- _Objective_
Without altering anything, output the material below.

---------- Given data ----------

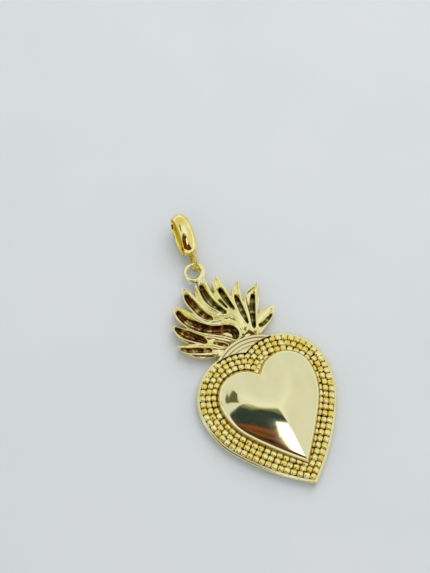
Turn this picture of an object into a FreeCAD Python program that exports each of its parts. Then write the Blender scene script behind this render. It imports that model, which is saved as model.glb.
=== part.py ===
import FreeCAD, Part
import math
import os

import Sketcher
from FreeCAD import Placement, Rotation, Vector

# A sacred heart pendant of cast brass, lying on its flat back.
# +Z is up, +Y runs from the heart's tip to the bail, +X is to the right.
# The origin is on the back, at the middle of the heart's widest line.
# Two pieces: the cast pendant with its hanging ring, and the bail that swings on that ring.

SIZES = [
    ("heart_width", 26.0, "across the heart's widest line"),
    ("heart_notch", 8.22, "the notch between the lobes above the widest line"),
    ("side_radius", 15.0, "radius of the side under the widest line"),
    ("side_sweep", 33.5, "turn of that side before the long run, in degrees"),
    ("lower_radius", 42.0, "radius of the long run to the tip"),
    ("plate_thickness", 1.7, "thickness of the heart's plate"),
    ("rim_width", 0.7, "plain flange outside the beads"),
    ("bead_width", 1.0, "across one bead"),
    ("bead_height", 0.75, "height of a bead above the plate"),
    ("bead_pitch", 1.2, "from one bead to the next along a row"),
    ("row_pitch", 1.05, "from one row of beads to the next"),
    ("dome_height", 3.7, "height of the puffed heart above the plate"),
    ("dome_notch", 2.9, "the puffed heart's notch above the widest line"),
    ("dome_lap", 0.3, "how far the puffed heart laps over the inner row of beads"),
    ("dome_shift", 0.3, "how far the puffed heart stands to the right of the plate's middle"),
    ("collar_radius", 8.8, "radius of the collar's top edge"),
    ("collar_top", 10.4, "the collar's top edge above the widest line"),
    ("collar_height", 2.7, "thickness of the collar"),
    ("moulding_width", 0.5, "width of each band between the lines cut in the collar"),
    ("groove_width", 0.2, "width of a line cut in the collar"),
    ("groove_depth", 0.3, "depth of a line cut in the collar"),
    ("crown_foot", 9.5, "where the flames start above the widest line"),
    ("crown_width", 20.0, "width that the flames are stretched to"),
    ("crown_height", 15.3, "from the flames' foot to the hanging ring's wire"),
    ("flame_height", 2.9, "height of the tallest flame's ridges"),
    ("web_radius", 4.6, "radius of the thin web that joins the flames' feet"),
    ("web_thickness", 1.2, "thickness of that web"),
    ("web_rise", 2.9, "middle of that web above the flames' foot"),
    ("ring_shift", -1.15, "the hanging ring's centre, to the right of the heart's middle"),
    ("ring_radius", 1.68, "the hanging ring, to the middle of its wire"),
    ("ring_wire", 0.95, "thickness of the hanging ring's wire"),
    ("ring_level", 1.45, "height of the hanging ring's wire above the back"),
    ("loop_wire", 0.62, "thickness of the bail's loop"),
    ("loop_clearance", 0.57, "play round the ring's wire inside the loop"),
    ("loop_pull", 0.12, "how far the loop is drawn off the middle of the wire"),
    ("loop_lift", 0.18, "how far the loop is raised off the middle of the wire"),
    ("loop_sink", 0.2, "how far the loop is set into the bail's band"),
    ("bail_length", 8.8, "length of the bail's band"),
    ("bail_height", 5.2, "height of the bail's band"),
    ("bail_width", 2.9, "width of the band along its hole"),
    ("bail_wall", 0.85, "thickness of the band at its middle"),
    ("bail_bevel", 0.5, "bevel of the band's two outer edges"),
]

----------

- _Answer for this exercise_
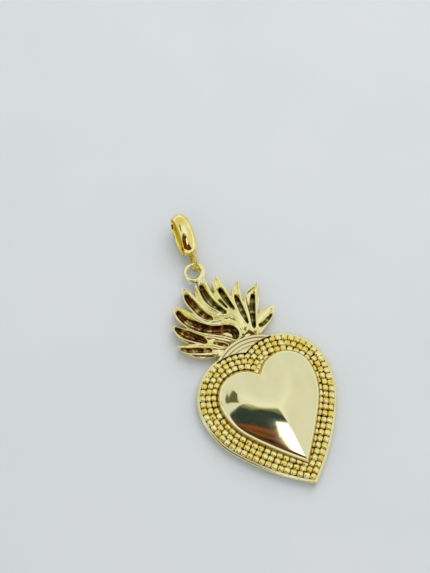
Turn this picture of an object into a FreeCAD Python program that exports each of its parts. Then write the Blender scene script behind this render. It imports that model, which is saved as model.glb.
=== part.py ===
import FreeCAD, Part
import math
import os

import Sketcher
from FreeCAD import Placement, Rotation, Vector

# A sacred heart pendant of cast brass, lying on its flat back.
# +Z is up, +Y runs from the heart's tip to the bail, +X is to the right.
# The origin is on the back, at the middle of the heart's widest line.
# Two pieces: the cast pendant with its hanging ring, and the bail that swings on that ring.

SIZES = [
    ("heart_width", 26.0, "across the heart's widest line"),
    ("heart_notch", 8.22, "the notch between the lobes above the widest line"),
    ("side_radius", 15.0, "radius of the side under the widest line"),
    ("side_sweep", 33.5, "turn of that side before the long run, in degrees"),
    ("lower_radius", 42.0, "radius of the long run to the tip"),
    ("plate_thickness", 1.7, "thickness of the heart's plate"),
    ("rim_width", 0.7, "plain flange outside the beads"),
    ("bead_width", 1.0, "across one bead"),
    ("bead_height", 0.75, "height of a bead above the plate"),
    ("bead_pitch", 1.2, "from one bead to the next along a row"),
    ("row_pitch", 1.05, "from one row of beads to the next"),
    ("dome_height", 3.7, "height of the puffed heart above the plate"),
    ("dome_notch", 2.9, "the puffed heart's notch above the widest line"),
    ("dome_lap", 0.3, "how far the puffed heart laps over the inner row of beads"),
    ("dome_shift", 0.3, "how far the puffed heart stands to the right of the plate's middle"),
    ("collar_radius", 8.8, "radius of the collar's top edge"),
    ("collar_top", 10.4, "the collar's top edge above the widest line"),
    ("collar_height", 2.7, "thickness of the collar"),
    ("moulding_width", 0.5, "width of each band between the lines cut in the collar"),
    ("groove_width", 0.2, "width of a line cut in the collar"),
    ("groove_depth", 0.3, "depth of a line cut in the collar"),
    ("crown_foot", 9.5, "where the flames start above the widest line"),
    ("crown_width", 20.0, "width that the flames are stretched to"),
    ("crown_height", 15.3, "from the flames' foot to the hanging ring's wire"),
    ("flame_height", 2.9, "height of the tallest flame's ridges"),
    ("web_radius", 4.6, "radius of the thin web that joins the flames' feet"),
    ("web_thickness", 1.2, "thickness of that web"),
    ("web_rise", 2.9, "middle of that web above the flames' foot"),
    ("ring_shift", -1.15, "the hanging ring's centre, to the right of the heart's middle"),
    ("ring_radius", 1.68, "the hanging ring, to the middle of its wire"),
    ("ring_wire", 0.95, "thickness of the hanging ring's wire"),
    ("ring_level", 1.45, "height of the hanging ring's wire above the back"),
    ("loop_wire", 0.62, "thickness of the bail's loop"),
    ("loop_clearance", 0.57, "play round the ring's wire inside the loop"),
    ("loop_pull", 0.12, "how far the loop is drawn off the middle of the wire"),
    ("loop_lift", 0.18, "how far the loop is raised off the middle of the wire"),
    ("loop_sink", 0.2, "how far the loop is set into the bail's band"),
    ("bail_length", 8.8, "length of the bail's band"),
    ("bail_height", 5.2, "height of the bail's band"),
    ("bail_width", 2.9, "width of the band along its hole"),
    ("bail_wall", 0.85, "thickness of the band at its middle"),
    ("bail_bevel", 0.5, "bevel of the band's two outer edges"),
]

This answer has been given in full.